Aim → List all lines of the data containing the word "body".

Data segment →
►
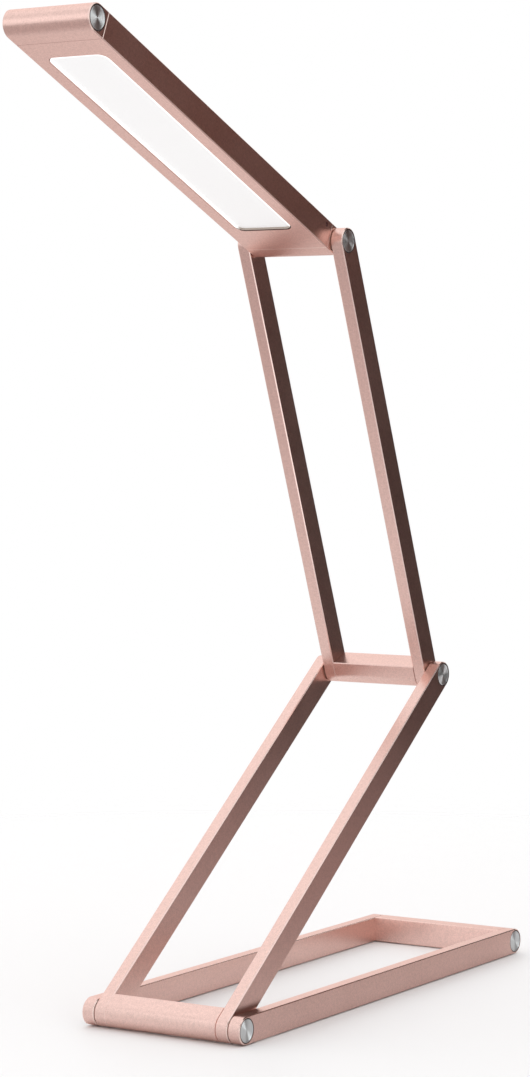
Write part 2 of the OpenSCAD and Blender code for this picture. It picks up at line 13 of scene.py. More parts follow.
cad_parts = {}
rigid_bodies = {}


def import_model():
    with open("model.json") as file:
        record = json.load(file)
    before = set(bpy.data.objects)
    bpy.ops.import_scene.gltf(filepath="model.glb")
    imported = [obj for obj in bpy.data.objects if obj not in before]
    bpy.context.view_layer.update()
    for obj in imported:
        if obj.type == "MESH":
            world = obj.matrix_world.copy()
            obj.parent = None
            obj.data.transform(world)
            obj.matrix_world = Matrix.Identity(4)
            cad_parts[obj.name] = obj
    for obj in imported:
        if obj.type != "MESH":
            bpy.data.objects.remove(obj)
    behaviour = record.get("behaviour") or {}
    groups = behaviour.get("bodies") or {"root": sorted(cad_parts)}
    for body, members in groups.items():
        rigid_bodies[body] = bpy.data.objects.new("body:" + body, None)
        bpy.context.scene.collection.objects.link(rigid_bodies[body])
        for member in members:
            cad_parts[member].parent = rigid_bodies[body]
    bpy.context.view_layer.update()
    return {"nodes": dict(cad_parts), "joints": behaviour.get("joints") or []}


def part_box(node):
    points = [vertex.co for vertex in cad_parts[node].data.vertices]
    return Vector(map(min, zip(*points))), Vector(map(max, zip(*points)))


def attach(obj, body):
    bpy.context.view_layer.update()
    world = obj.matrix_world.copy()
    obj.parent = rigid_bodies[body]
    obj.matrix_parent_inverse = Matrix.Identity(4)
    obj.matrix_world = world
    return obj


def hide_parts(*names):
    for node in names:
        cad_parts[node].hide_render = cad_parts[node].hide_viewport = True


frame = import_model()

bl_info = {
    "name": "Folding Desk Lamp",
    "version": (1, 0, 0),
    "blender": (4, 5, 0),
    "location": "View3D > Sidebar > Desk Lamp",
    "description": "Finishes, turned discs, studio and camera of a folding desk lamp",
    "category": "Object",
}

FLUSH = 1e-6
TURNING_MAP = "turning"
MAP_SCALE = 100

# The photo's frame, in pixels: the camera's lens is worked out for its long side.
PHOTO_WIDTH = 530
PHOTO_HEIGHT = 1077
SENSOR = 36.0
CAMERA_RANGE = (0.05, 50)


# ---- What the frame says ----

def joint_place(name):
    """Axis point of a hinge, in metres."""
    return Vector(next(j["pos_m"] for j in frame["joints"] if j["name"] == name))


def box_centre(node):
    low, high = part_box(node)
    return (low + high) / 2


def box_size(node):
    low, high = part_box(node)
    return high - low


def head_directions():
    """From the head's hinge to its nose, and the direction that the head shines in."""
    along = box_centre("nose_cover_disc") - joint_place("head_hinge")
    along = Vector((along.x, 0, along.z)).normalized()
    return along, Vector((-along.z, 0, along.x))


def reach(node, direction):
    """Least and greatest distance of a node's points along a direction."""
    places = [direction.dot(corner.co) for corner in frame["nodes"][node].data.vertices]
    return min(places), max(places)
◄
Worked solution →
    for body, members in groups.items():
        rigid_bodies[body] = bpy.data.objects.new("body:" + body, None)
        bpy.context.scene.collection.objects.link(rigid_bodies[body])
            cad_parts[member].parent = rigid_bodies[body]
def attach(obj, body):
    obj.parent = rigid_bodies[body]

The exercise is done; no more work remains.